MAY 2017 - Farmer Learning Centers in Chikwawa
In partnership with United in Building and Advancing Life Expectations (UBALE) project, SANE visited six Farmer Learning Centers (FLCs) in Chikwanwa district this May. SANE and UBALE are promoting FLCs and other extension innovations through a study which aims at enhancing knowledge and skills within the district to increase productivity and improve agricultural technology adoption and adaptation. In order to assess the implementation progress of the FLCs, SANE’s Monitoring, Evaluation and Learning Officer and Professor Paul Mapfumo of the University of Zimbabwe conducted field visits to FLCs in an effort to provide technical support to the implementing partners. They wanted to listen, learn, and understand how farmers within the district are implementing FLCs and adopting research for their agricultural practices.
The Mpangowalimba Farmer Learning Centre (photo right) has largely been successful. During the rainy cropping season, their main objective was to research the performance of the various maize varieties to identify the varieties suitable to their location and most beneficial to farmers. During SANE’s observation of this FLC, it was evident that they had adopted the group work method promoted by SANE, which the FLC found helpful for reducing work required to implement the research activities. Farmers within this FLC also preferred the group work approach as it motivated them to try new agricultural practices.
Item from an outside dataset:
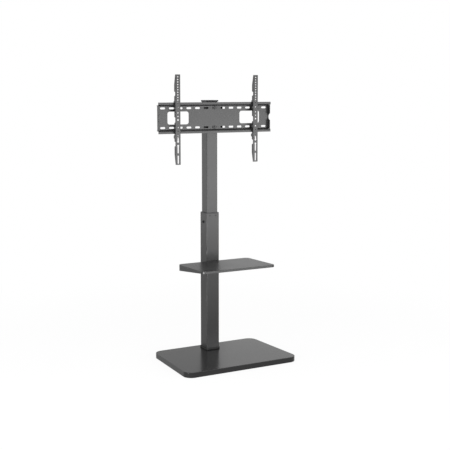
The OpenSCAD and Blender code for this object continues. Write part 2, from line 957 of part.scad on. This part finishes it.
// Steel bracket under the shelf: a back plate on the column and a channel that carries the tray
module shelf_bracket() {
    under = -shelf_th - seat_gap;
    weld_y = shelf_back_th * shelf_weld_share;
    color("#3a3a3b")
        difference() {
            union() {
                translate([
                    -shelf_back_w / 2,
                    lower_front_y - shelf_back_th,
                    shelf_z - shelf_back_drop - shelf_back_h
                ])
                    cube([shelf_back_w, shelf_back_th, shelf_back_h + shelf_back_drop / 2]);
                at_shelf()
                    difference() {
                        rotate([90, 0, 90])
                            linear_extrude(shelf_arm_w, center = true)
                                polygon([
                                    [weld_y, under],
                                    [weld_y, -shelf_back_drop - shelf_back_h + shelf_arm_r],
                                    [-shelf_arm_len + shelf_arm_r, under - shelf_arm_nose_h],
                                    [-shelf_arm_len, under - shelf_arm_nose_h + shelf_arm_r],
                                    [-shelf_arm_len, under]
                                ]);
                        translate([
                            -shelf_arm_w / 2 + shelf_arm_th,
                            -shelf_arm_len - cut,
                            -shelf_back_drop - shelf_back_h
                        ])
                            cube([
                                shelf_arm_w - 2 * shelf_arm_th,
                                shelf_arm_len + cut + weld_y,
                                shelf_back_drop + shelf_back_h + under - shelf_arm_th
                            ]);
                    }
            }
            at_shelf_bolts()
                translate([0, 0, -cut])
                    cylinder(r = m6_d / 2 + bolt_gap, h = shelf_back_th + 2 * cut);
            at_shelf_studs()
                translate([0, 0, -shelf_arm_th - 2 * cut])
                    cylinder(r = m5_d / 2 + bolt_gap, h = shelf_arm_th + 2 * cut);
        }
}

// Studs welded under the tray, through the bracket
module shelf_studs() {
    color("#8d8f92")
        at_shelf_studs()
            translate([0, 0, -m5_len])
                cylinder(d = m5_d, h = m5_len);
}

// Nuts on the studs, under the bracket
module shelf_nuts() {
    color("#8d8f92")
        at_shelf_studs()
            translate([0, 0, -seat_gap - shelf_arm_th - m5_nut_h])
                hex_nut(m5_d, m5_nut_w, m5_nut_h);
}

// Bolts that hold the shelf's bracket to the column
module shelf_bolts() {
    color("#2b2b2c")
        at_shelf_bolts()
            translate([0, 0, shelf_back_th])
                socket_bolt(m6_d, shelf_back_th + rivet_nut_h, m6_head_d, m6_head_h);
}

// Rivet nuts in the lower tube's front wall
module shelf_rivet_nuts() {
    color("#8d8f92")
        at_shelf_bolts()
            translate([0, 0, -rivet_nut_h])
                difference() {
                    cylinder(d = rivet_nut_d, h = rivet_nut_h);
                    translate([0, 0, -cut])
                        cylinder(r = m6_d / 2 + thread_gap, h = rivet_nut_h + 2 * cut);
                }
}

base_board();
base_feet();
base_underplate();
base_bolts();
foot_plate();
foot_trim();
lower_column();
column_collar();
collar_rivets();
height_lock_nut();
height_lock_screw();
upper_column();
guide_shoe();
column_cap();
head_bracket();
head_bolts();
head_washers();
head_nuts();
mount_plate();
arm(-1);  // left_arm
arm(1);  // right_arm
arm_nut(-1);  // left_arm_nut
arm_nut(1);  // right_arm_nut
arm_lock_screw(-1);  // left_arm_lock_screw
arm_lock_screw(1);  // right_arm_lock_screw
shelf_tray();
shelf_bracket();
shelf_studs();
shelf_nuts();
shelf_bolts();
shelf_rivet_nuts();
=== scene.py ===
"""Floor stand with a telescoping column, a shelf and a screen mount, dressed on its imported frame."""

import json
import math

import bmesh
import bpy
from bpy.props import FloatProperty, FloatVectorProperty, IntProperty, PointerProperty
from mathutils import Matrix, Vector


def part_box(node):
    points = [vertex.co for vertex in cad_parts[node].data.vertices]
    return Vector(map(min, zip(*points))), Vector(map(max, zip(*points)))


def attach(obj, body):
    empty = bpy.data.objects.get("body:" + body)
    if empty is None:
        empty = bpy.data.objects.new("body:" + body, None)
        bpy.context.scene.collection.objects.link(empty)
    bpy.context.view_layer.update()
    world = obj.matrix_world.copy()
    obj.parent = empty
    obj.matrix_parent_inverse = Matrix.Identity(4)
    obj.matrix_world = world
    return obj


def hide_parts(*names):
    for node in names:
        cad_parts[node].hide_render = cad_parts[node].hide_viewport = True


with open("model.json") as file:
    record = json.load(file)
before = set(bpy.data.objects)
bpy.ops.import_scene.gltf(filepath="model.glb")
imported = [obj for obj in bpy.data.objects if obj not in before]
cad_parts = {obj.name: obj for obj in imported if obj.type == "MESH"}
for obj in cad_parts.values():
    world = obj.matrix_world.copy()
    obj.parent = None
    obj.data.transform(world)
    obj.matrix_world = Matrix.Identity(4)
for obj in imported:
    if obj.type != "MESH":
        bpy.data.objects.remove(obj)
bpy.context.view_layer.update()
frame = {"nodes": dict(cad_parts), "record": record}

bl_info = {
    "name": "Screen floor stand",
    "version": (1, 0, 0),
    "blender": (4, 5, 0),
    "location": "View3D > Sidebar > Stand",
    "description": "Rounds and finishes the pieces of a screen floor stand and sets its stage",
    "category": "Object",
}

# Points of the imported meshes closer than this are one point
WELD = 1e-6
# Points closer to a plane than this lie in it
IN_PLANE = 1e-5
# Neighbouring faces flatter than this are one face
FLAT = math.radians(0.4)
# Edges sharper than this are rounded
SHARP = math.radians(32)
# A face whose normal has more of the upward direction than this faces up
UPWARD = 0.9
# The recess under the board reaches less than this beyond the plate in it
RECESS_ROOM = 0.004
# The tray's cut edges are further below its top than this
FOLD_DEPTH = 0.004
# Middle of an even noise from 0 to 1
NOISE_MIDDLE = 0.5
# Power of a square metre of lamp whose face looks plain white
WHITE_POWER = math.pi
# Sockets of a colour Mix node, whose names repeat
MIX_FACTOR, MIX_FIRST, MIX_SECOND, MIX_RESULT = 0, 6, 7, 2
# Surface sockets of a Mix Shader node, whose names repeat
SHADER_FIRST, SHADER_SECOND = 1, 2


# Kinds of settings


def length(name, description, default):
    return FloatProperty(
        name=name, description=description, default=default, min=0.0, unit="LENGTH", precision=5
    )


def angle(name, description, degrees):
    return FloatProperty(name=name, description=description, default=math.radians(degrees), unit="ROTATION")


def colour(name, description, default):
    return FloatVectorProperty(
        name=name, description=description, default=default, size=3, min=0.0, max=1.0, subtype="COLOR"
    )


def share(name, description, default):
    return FloatProperty(
        name=name, description=description, default=default, min=0.0, max=1.0, subtype="FACTOR"
    )


def level(name, description, default):
    return FloatProperty(name=name, description=description, default=default, min=0.0)


def place(name, description, default):
    return FloatVectorProperty(
        name=name, description=description, default=default, size=3, subtype="TRANSLATION", unit="LENGTH"
    )


class StandEdges(bpy.types.PropertyGroup):
    """Edge roundings of the pieces"""

    board: length("Board edge", "Rounding of the base board's upper edge", 0.0012)
    board_foot: length("Board lower edge", "Rounding of the base board's lower edge", 0.0012)
    sheet: length("Sheet edge", "Rounding of a cut edge of sheet metal", 0.0002)
    shelf_fold: length("Shelf fold", "Rounding along the shelf's folds", 0.0016)
    tube: length("Tube edge", "Rounding of a tube's end", 0.0004)
    cap: length("Cap and trim edge", "Rounding of the column's cap and of its foot trim", 0.0006)
    guide: length("Guide edge", "Rounding of the collar and the guide shoe", 0.00024)
    screw: length("Screw edge", "Rounding of a screw, bolt, washer or rivet", 0.0004)
    pad: length("Pad edge", "Rounding of a rubber pad", 0.0003)
    steps: IntProperty(name="Steps", description="Faces across a rounding", default=3, min=1, max=6)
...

The Mpangowalimba farmers are very organized in their research activities and it was apparent that all members present for this visit had followed their research activity plans. Because they implemented the maize research, this FLC demonstrated ordered research plots, clear plans, and focus areas for other crops, like rice, for the upcoming year.
Through the assistance of SANE farmers are now able to demand services beyond the farm research trials such as on nutrition and irrigation. Extension worker are keen to understand the farmers demands and link them with service providers or other extension workers who have the capacity to provide the requested advice.